--- start TASK INPUTS ---
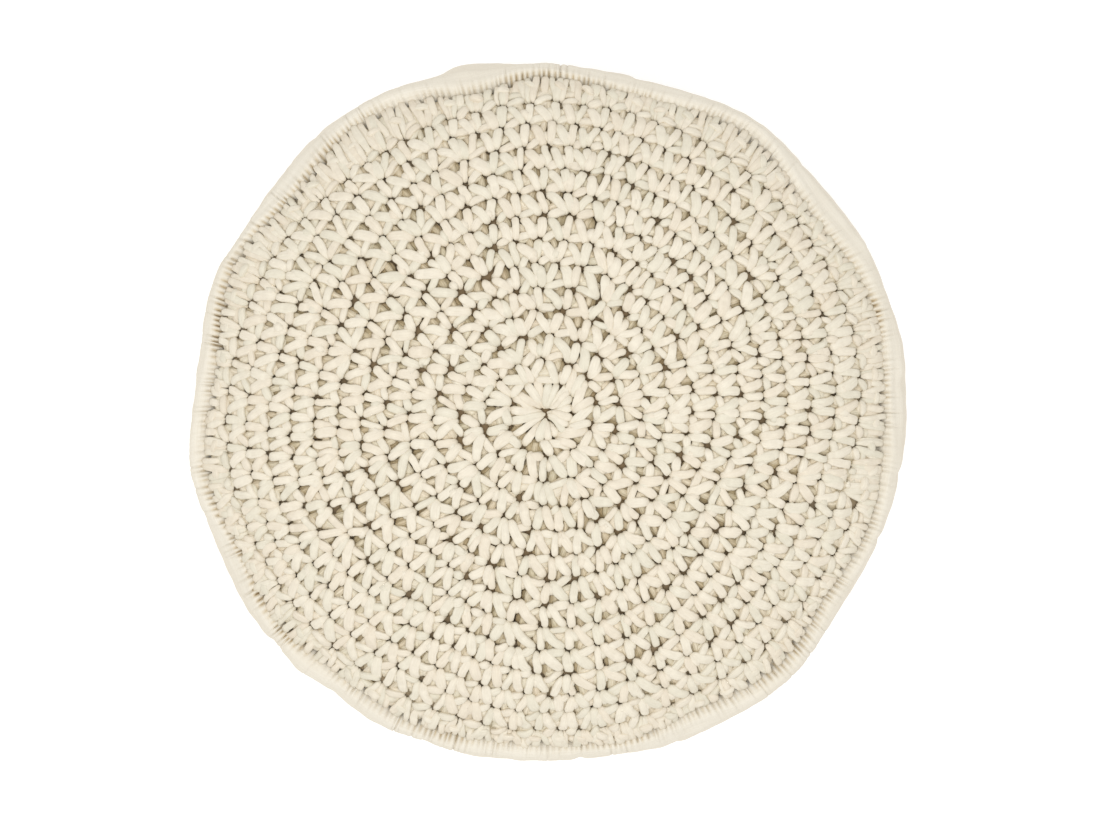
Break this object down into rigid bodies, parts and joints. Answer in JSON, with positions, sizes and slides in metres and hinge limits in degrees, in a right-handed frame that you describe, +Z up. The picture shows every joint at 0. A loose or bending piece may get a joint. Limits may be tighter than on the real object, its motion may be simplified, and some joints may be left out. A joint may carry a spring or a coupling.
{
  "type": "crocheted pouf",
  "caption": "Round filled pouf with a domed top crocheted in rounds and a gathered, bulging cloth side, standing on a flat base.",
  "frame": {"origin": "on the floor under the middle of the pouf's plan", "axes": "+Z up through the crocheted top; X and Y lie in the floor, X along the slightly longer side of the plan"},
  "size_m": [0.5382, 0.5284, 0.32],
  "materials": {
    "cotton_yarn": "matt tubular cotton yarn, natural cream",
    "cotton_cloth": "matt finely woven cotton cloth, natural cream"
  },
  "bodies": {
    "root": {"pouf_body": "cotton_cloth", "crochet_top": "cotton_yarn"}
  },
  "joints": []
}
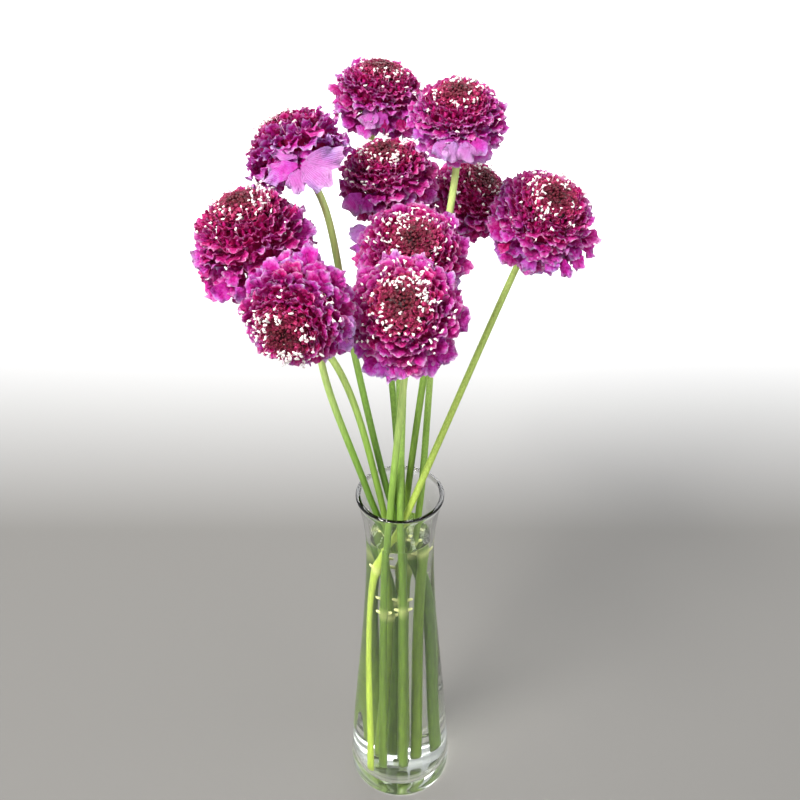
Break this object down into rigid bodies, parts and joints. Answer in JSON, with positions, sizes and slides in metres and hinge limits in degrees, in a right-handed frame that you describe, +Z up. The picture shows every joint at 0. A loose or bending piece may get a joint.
--- end TASK INPUTS ---
- EXERCISE BRIEF -
Make an exact copy of the data above.

- OUTPUT FOR THIS TASK -
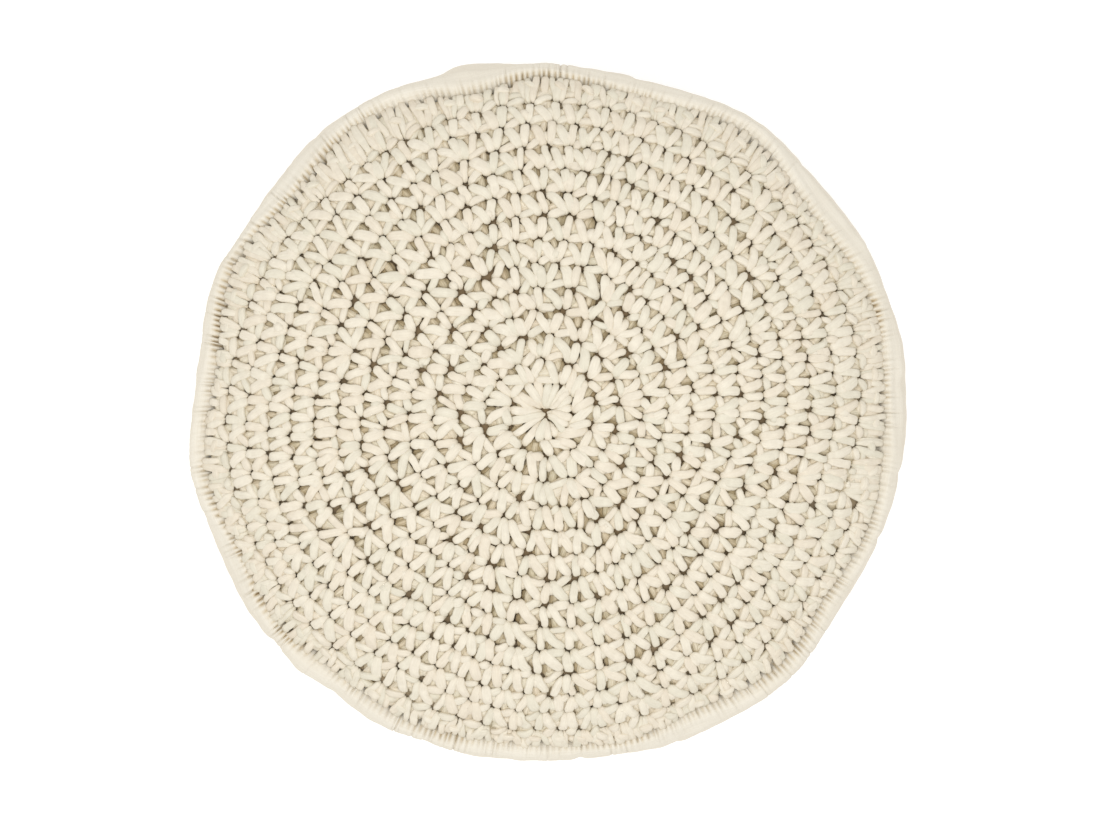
Break this object down into rigid bodies, parts and joints. Answer in JSON, with positions, sizes and slides in metres and hinge limits in degrees, in a right-handed frame that you describe, +Z up. The picture shows every joint at 0. A loose or bending piece may get a joint. Limits may be tighter than on the real object, its motion may be simplified, and some joints may be left out. A joint may carry a spring or a coupling.
{
  "type": "crocheted pouf",
  "caption": "Round filled pouf with a domed top crocheted in rounds and a gathered, bulging cloth side, standing on a flat base.",
  "frame": {"origin": "on the floor under the middle of the pouf's plan", "axes": "+Z up through the crocheted top; X and Y lie in the floor, X along the slightly longer side of the plan"},
  "size_m": [0.5382, 0.5284, 0.32],
  "materials": {
    "cotton_yarn": "matt tubular cotton yarn, natural cream",
    "cotton_cloth": "matt finely woven cotton cloth, natural cream"
  },
  "bodies": {
    "root": {"pouf_body": "cotton_cloth", "crochet_top": "cotton_yarn"}
  },
  "joints": []
}
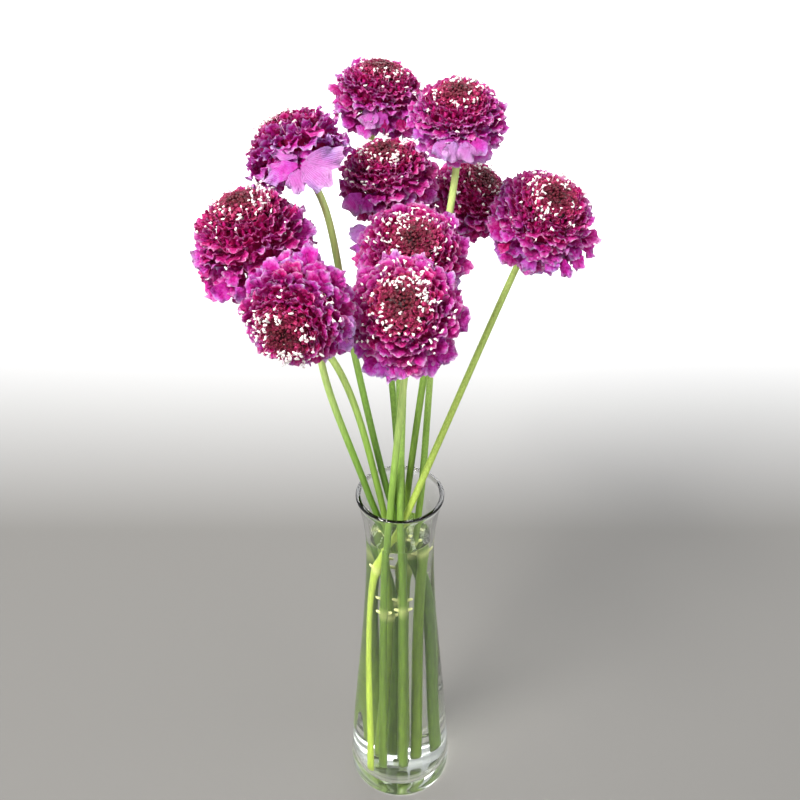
Break this object down into rigid bodies, parts and joints. Answer in JSON, with positions, sizes and slides in metres and hinge limits in degrees, in a right-handed frame that you describe, +Z up. The picture shows every joint at 0. A loose or bending piece may get a joint.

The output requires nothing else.